**WHAT YOU WILL DO:**
Copy out the data below verbatim.
________________
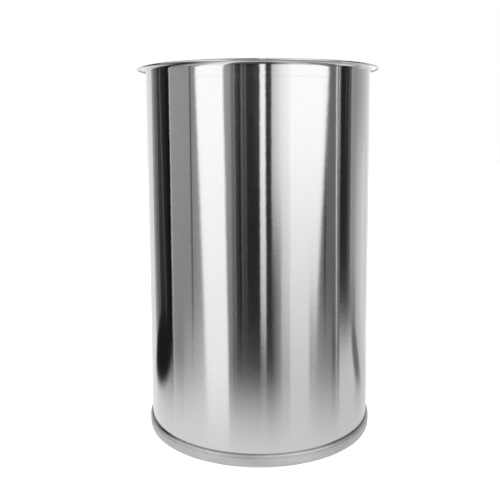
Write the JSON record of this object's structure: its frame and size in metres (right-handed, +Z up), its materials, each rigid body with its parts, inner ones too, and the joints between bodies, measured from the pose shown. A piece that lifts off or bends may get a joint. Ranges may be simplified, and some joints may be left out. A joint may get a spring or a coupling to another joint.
{
  "type": "chimney charcoal starter",
  "caption": "Tall open steel cylinder with a curled rim and base hoop, an inner wire grate, and a shielded grip handle and wire bail at the rear, for lighting charcoal.",
  "frame": {"origin": "middle of the whole object's footprint, on the surface that it stands on; the barrel's centre line is 32.7 mm in front of it (-Y)", "axes": "+Z up along the barrel, +Y to the rear where the handle is, +X to the right seen from the front"},
  "size_m": [0.2052, 0.2706, 0.308],
  "materials": {
    "brushed_stainless": "bright, fine brushing round the barrel",
    "hoop_steel": "satin grey",
    "satin_steel": "satin",
    "plated_wire": "plated wire, semi-bright",
    "hardware": "zinc plated fasteners",
    "grip": "matt black heat-resistant moulding"
  },
  "bodies": {
    "barrel": {"shell": "brushed_stainless", "rim_ring": "brushed_stainless", "base_hoop": "hoop_steel", "grate_lug_1": "satin_steel", "grate_lug_2": "satin_steel", "grate_lug_3": "satin_steel", "grate_lug_4": "satin_steel", "heat_shield": "brushed_stainless", "shield_spacer_1": "hardware", "shield_spacer_2": "hardware", "shield_spacer_3": "hardware", "shield_spacer_4": "hardware", "shield_screw_1": "hardware", "shield_screw_2": "hardware", "shield_screw_3": "hardware", "shield_screw_4": "hardware", "shield_nut_1": "hardware", "shield_nut_2": "hardware", "shield_nut_3": "hardware", "shield_nut_4": "hardware", "handle_bracket": "satin_steel", "bracket_rivet_1": "hardware", "bracket_rivet_2": "hardware", "bracket_rivet_3": "hardware", "bracket_rivet_4": "hardware", "grip_outer_scale": "grip", "grip_inner_scale": "grip", "grip_screw_lower": "hardware", "grip_screw_upper": "hardware", "grip_nut_lower": "hardware", "grip_nut_upper": "hardware", "bail_ear_left": "satin_steel", "bail_ear_right": "satin_steel", "ear_rivet_1": "hardware", "ear_rivet_2": "hardware", "ear_rivet_3": "hardware", "ear_rivet_4": "hardware"},
    "bail": {"bail_wire": "plated_wire"},
    "grate": {"charcoal_grate": "plated_wire"}
  },
  "joints": [
    {"name": "bail_hinge", "type": "hinge", "parent": "barrel", "child": "bail", "pos_m": [0, 0.0673, 0.28], "axis": [1, 0, 0], "range_deg": [0, 148]},
    {"name": "grate_lift", "type": "slide", "parent": "barrel", "child": "grate", "axis": [0, 0, 1], "range_m": [0, 0.26]}
  ]
}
________________
**RESPONSE BELOW:**
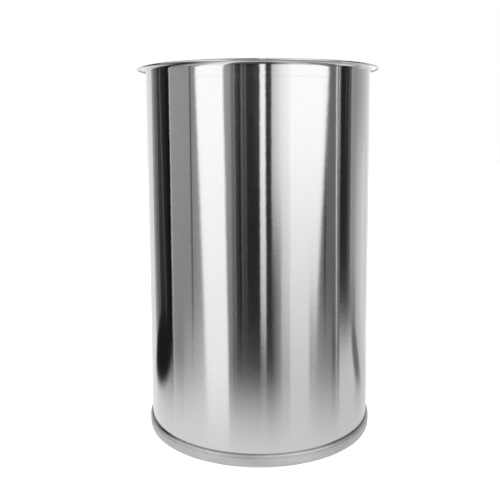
Write the JSON record of this object's structure: its frame and size in metres (right-handed, +Z up), its materials, each rigid body with its parts, inner ones too, and the joints between bodies, measured from the pose shown. A piece that lifts off or bends may get a joint. Ranges may be simplified, and some joints may be left out. A joint may get a spring or a coupling to another joint.
{
  "type": "chimney charcoal starter",
  "caption": "Tall open steel cylinder with a curled rim and base hoop, an inner wire grate, and a shielded grip handle and wire bail at the rear, for lighting charcoal.",
  "frame": {"origin": "middle of the whole object's footprint, on the surface that it stands on; the barrel's centre line is 32.7 mm in front of it (-Y)", "axes": "+Z up along the barrel, +Y to the rear where the handle is, +X to the right seen from the front"},
  "size_m": [0.2052, 0.2706, 0.308],
  "materials": {
    "brushed_stainless": "bright, fine brushing round the barrel",
    "hoop_steel": "satin grey",
    "satin_steel": "satin",
    "plated_wire": "plated wire, semi-bright",
    "hardware": "zinc plated fasteners",
    "grip": "matt black heat-resistant moulding"
  },
  "bodies": {
    "barrel": {"shell": "brushed_stainless", "rim_ring": "brushed_stainless", "base_hoop": "hoop_steel", "grate_lug_1": "satin_steel", "grate_lug_2": "satin_steel", "grate_lug_3": "satin_steel", "grate_lug_4": "satin_steel", "heat_shield": "brushed_stainless", "shield_spacer_1": "hardware", "shield_spacer_2": "hardware", "shield_spacer_3": "hardware", "shield_spacer_4": "hardware", "shield_screw_1": "hardware", "shield_screw_2": "hardware", "shield_screw_3": "hardware", "shield_screw_4": "hardware", "shield_nut_1": "hardware", "shield_nut_2": "hardware", "shield_nut_3": "hardware", "shield_nut_4": "hardware", "handle_bracket": "satin_steel", "bracket_rivet_1": "hardware", "bracket_rivet_2": "hardware", "bracket_rivet_3": "hardware", "bracket_rivet_4": "hardware", "grip_outer_scale": "grip", "grip_inner_scale": "grip", "grip_screw_lower": "hardware", "grip_screw_upper": "hardware", "grip_nut_lower": "hardware", "grip_nut_upper": "hardware", "bail_ear_left": "satin_steel", "bail_ear_right": "satin_steel", "ear_rivet_1": "hardware", "ear_rivet_2": "hardware", "ear_rivet_3": "hardware", "ear_rivet_4": "hardware"},
    "bail": {"bail_wire": "plated_wire"},
    "grate": {"charcoal_grate": "plated_wire"}
  },
  "joints": [
    {"name": "bail_hinge", "type": "hinge", "parent": "barrel", "child": "bail", "pos_m": [0, 0.0673, 0.28], "axis": [1, 0, 0], "range_deg": [0, 148]},
    {"name": "grate_lift", "type": "slide", "parent": "barrel", "child": "grate", "axis": [0, 0, 1], "range_m": [0, 0.26]}
  ]
}